## Data block

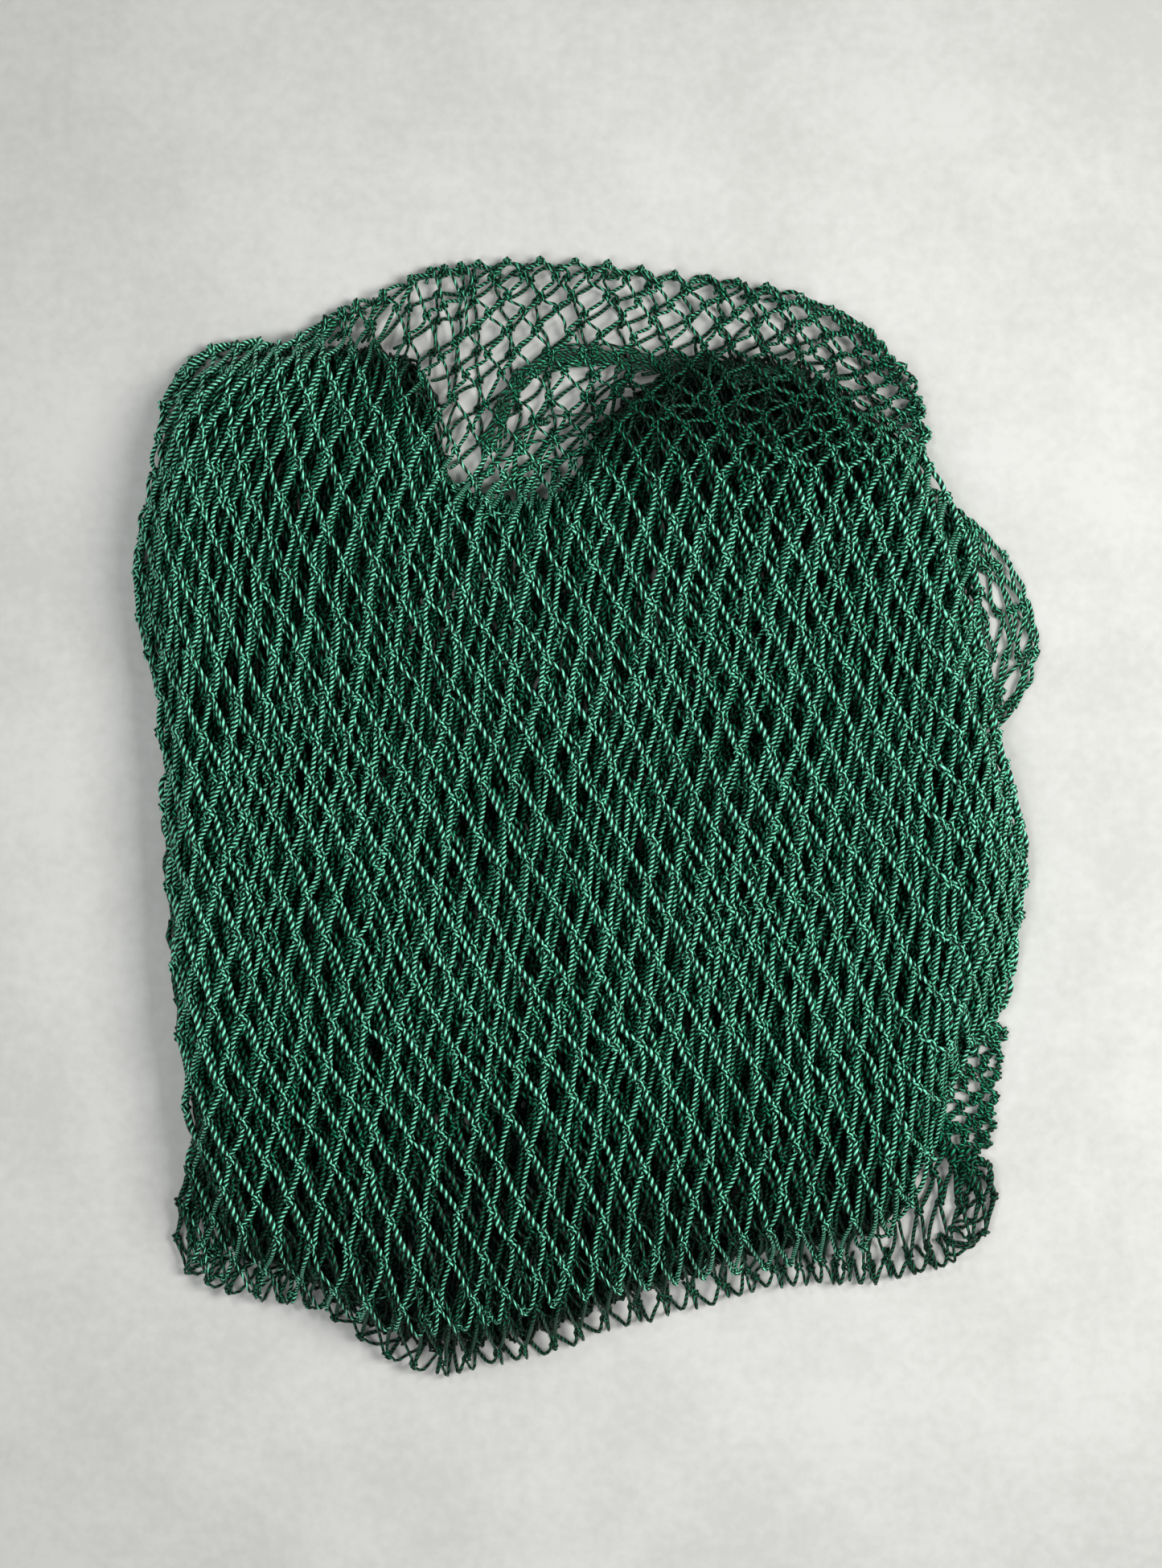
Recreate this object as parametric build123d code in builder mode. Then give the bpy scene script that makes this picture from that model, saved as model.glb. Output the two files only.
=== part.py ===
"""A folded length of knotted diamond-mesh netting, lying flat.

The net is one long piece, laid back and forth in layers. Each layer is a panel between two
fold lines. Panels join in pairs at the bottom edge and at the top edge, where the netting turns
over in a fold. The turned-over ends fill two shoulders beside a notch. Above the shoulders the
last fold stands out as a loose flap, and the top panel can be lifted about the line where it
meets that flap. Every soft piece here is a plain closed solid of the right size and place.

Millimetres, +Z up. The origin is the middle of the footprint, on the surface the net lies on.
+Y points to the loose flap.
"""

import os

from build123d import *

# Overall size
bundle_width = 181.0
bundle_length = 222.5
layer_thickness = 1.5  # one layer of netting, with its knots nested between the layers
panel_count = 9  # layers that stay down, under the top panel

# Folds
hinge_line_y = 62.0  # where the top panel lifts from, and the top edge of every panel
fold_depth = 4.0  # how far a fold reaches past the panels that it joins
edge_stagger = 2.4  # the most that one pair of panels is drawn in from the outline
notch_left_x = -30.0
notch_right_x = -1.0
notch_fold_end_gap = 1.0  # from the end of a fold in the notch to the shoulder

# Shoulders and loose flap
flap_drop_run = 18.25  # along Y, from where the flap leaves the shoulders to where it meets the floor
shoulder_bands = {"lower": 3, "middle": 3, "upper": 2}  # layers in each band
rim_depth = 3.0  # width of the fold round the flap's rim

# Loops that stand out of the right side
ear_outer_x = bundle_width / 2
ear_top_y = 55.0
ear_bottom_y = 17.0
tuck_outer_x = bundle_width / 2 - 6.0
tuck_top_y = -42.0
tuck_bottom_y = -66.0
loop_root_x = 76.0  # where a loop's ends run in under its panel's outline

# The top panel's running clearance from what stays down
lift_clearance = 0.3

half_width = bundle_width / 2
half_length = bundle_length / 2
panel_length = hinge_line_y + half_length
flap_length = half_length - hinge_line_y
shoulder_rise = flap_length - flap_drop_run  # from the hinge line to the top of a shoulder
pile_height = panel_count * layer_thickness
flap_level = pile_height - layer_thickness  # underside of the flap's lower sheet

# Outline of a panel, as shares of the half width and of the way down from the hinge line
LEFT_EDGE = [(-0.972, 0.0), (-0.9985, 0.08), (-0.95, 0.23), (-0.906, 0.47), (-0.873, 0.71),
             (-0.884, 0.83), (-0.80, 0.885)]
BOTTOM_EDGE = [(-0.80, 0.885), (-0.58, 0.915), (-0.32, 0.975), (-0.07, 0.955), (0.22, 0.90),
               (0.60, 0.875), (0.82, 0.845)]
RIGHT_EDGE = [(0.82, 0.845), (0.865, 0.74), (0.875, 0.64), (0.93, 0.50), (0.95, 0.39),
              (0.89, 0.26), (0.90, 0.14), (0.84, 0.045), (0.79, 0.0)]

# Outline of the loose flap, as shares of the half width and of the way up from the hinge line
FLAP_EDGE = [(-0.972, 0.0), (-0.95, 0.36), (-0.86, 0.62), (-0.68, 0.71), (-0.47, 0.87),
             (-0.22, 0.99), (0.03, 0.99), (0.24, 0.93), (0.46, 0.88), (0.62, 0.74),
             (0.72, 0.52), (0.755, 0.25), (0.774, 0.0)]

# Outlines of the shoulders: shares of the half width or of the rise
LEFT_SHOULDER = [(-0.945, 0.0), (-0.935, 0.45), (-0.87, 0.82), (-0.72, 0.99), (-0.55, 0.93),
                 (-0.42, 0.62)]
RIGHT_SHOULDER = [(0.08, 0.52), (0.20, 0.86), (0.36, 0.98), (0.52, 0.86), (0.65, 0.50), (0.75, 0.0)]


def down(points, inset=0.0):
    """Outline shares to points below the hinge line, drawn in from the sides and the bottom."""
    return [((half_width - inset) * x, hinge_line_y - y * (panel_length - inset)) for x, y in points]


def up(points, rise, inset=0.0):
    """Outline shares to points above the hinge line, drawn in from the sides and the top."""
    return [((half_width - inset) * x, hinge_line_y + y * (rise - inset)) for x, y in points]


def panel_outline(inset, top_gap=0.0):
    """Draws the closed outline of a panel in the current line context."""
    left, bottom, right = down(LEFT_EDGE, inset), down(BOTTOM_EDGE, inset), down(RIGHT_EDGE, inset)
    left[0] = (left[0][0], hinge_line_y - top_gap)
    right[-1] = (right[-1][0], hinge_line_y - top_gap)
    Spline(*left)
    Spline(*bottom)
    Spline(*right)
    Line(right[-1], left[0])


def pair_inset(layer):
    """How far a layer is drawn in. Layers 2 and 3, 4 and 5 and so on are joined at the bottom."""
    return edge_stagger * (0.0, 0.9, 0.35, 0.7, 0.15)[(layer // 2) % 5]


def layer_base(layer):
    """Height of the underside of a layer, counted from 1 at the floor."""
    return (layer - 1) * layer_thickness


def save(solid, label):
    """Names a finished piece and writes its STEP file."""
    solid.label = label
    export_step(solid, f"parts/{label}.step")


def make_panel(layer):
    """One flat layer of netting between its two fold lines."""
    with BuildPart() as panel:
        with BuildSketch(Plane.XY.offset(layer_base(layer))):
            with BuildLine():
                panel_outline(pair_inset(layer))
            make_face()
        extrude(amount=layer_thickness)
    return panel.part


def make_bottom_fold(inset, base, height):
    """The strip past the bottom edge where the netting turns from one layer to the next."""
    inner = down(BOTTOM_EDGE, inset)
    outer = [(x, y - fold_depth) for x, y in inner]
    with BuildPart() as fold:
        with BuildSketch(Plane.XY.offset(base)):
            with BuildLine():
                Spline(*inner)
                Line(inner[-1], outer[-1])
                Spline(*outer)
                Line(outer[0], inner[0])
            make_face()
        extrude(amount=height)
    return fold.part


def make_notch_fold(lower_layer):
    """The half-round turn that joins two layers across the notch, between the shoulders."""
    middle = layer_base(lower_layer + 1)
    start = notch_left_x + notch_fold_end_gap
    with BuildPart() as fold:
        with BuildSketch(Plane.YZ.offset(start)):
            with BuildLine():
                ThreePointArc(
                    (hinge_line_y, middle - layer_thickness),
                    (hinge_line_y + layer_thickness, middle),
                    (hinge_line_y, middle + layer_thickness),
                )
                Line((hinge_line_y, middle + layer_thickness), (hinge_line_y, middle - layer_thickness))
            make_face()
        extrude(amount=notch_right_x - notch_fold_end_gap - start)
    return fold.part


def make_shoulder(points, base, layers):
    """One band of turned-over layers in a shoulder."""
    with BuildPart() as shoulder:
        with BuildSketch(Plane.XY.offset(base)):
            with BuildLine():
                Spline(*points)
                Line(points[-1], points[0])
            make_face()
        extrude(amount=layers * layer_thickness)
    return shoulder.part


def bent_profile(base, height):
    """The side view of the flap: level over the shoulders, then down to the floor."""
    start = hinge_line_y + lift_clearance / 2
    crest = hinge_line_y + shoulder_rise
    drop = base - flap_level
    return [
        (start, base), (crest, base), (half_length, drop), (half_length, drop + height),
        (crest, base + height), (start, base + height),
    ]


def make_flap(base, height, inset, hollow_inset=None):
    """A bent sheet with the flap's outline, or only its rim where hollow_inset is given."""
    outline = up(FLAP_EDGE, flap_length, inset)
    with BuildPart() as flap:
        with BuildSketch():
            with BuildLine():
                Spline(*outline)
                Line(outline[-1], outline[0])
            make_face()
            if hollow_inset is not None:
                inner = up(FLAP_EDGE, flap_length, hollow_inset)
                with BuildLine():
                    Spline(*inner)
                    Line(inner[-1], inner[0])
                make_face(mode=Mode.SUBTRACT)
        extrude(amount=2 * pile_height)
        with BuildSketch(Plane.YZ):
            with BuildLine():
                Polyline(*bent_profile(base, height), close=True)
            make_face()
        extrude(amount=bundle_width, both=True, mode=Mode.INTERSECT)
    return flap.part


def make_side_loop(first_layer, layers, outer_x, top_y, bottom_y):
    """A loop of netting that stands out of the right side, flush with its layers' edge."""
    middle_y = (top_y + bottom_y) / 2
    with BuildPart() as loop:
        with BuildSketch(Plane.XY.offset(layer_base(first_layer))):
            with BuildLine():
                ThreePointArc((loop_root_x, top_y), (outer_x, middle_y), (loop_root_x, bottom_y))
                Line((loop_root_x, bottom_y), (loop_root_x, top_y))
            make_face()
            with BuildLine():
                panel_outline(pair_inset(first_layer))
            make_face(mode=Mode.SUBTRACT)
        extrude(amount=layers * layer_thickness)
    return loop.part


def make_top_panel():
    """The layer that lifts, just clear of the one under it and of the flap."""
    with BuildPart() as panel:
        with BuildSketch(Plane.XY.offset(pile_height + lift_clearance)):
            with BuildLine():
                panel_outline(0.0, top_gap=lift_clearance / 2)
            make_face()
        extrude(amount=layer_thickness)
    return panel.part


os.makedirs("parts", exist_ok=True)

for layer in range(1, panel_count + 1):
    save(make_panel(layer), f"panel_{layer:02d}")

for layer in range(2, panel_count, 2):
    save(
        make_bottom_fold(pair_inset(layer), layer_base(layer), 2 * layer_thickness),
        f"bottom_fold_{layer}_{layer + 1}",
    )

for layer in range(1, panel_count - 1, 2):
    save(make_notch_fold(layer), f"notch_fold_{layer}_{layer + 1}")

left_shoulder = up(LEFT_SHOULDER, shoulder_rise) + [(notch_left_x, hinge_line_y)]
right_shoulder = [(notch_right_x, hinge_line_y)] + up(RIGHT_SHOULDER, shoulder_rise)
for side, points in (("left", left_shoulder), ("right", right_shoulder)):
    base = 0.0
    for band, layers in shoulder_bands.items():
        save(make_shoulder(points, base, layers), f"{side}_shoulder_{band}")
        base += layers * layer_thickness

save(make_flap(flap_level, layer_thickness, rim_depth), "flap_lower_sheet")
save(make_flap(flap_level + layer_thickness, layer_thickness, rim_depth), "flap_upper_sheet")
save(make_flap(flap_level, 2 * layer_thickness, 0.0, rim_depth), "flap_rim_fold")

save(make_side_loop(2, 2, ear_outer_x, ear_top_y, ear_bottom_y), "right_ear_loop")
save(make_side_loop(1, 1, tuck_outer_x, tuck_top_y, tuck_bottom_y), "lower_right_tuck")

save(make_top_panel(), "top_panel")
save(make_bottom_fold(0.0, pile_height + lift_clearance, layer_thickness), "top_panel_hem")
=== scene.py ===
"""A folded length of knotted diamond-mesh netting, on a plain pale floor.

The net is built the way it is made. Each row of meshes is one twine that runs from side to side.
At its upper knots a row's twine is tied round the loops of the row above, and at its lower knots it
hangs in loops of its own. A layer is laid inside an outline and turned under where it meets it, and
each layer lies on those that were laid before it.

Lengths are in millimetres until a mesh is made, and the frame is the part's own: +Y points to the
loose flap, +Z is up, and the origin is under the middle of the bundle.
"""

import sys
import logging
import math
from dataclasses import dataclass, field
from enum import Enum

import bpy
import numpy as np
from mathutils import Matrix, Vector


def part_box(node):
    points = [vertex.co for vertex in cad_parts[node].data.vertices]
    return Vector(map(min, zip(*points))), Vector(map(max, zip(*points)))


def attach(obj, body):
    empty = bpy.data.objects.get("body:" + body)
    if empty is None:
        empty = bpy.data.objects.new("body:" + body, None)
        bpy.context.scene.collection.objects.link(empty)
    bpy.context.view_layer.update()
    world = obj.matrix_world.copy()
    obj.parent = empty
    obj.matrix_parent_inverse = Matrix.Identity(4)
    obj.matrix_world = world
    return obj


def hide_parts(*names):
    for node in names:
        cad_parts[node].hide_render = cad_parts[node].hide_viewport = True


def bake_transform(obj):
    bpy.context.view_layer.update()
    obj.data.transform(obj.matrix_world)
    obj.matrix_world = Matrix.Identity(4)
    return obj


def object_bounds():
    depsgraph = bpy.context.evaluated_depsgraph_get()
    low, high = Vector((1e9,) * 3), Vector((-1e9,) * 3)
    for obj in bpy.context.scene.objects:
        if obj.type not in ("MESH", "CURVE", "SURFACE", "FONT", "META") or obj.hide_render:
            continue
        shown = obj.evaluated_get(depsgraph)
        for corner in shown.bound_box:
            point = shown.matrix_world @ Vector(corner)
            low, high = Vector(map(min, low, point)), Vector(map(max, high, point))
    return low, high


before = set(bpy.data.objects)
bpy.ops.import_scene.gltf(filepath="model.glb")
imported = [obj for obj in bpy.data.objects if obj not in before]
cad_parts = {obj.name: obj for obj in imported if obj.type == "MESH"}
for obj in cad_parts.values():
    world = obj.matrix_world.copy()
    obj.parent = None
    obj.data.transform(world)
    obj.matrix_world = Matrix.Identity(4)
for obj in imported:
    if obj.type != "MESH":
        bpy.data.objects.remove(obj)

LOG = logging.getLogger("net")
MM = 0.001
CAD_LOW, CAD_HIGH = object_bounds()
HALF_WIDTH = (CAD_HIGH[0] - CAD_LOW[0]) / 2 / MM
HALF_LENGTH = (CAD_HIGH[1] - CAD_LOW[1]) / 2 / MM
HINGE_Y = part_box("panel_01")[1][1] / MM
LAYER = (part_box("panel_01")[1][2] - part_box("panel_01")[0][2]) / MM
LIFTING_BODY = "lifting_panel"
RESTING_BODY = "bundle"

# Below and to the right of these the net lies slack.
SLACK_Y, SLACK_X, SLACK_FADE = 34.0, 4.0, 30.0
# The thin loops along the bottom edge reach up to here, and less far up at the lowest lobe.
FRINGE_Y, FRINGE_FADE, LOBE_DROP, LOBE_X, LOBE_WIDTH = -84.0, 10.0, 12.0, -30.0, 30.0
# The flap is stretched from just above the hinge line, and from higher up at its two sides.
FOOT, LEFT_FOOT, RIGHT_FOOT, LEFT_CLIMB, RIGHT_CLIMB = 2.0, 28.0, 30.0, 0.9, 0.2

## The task
Give back exactly the material above from its opening line to the line bearing "netting, lying flat.".

## Completed task
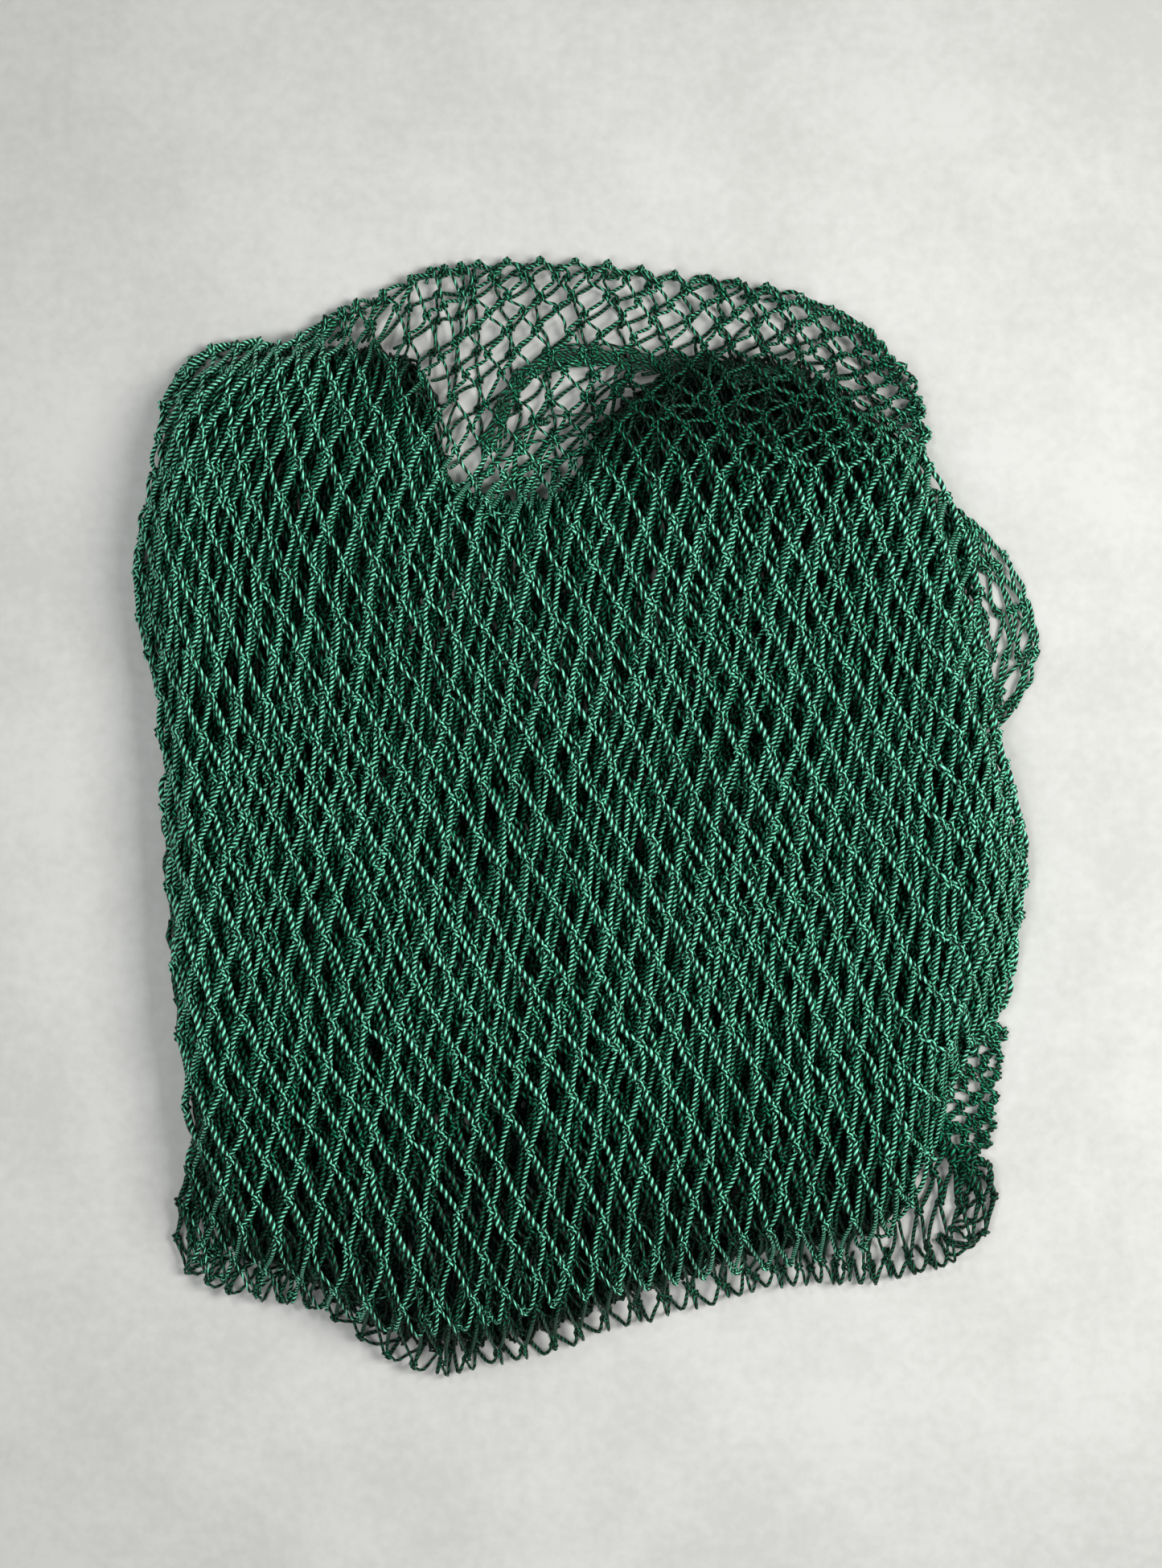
Recreate this object as parametric build123d code in builder mode. Then give the bpy scene script that makes this picture from that model, saved as model.glb. Output the two files only.
=== part.py ===
"""A folded length of knotted diamond-mesh netting, lying flat.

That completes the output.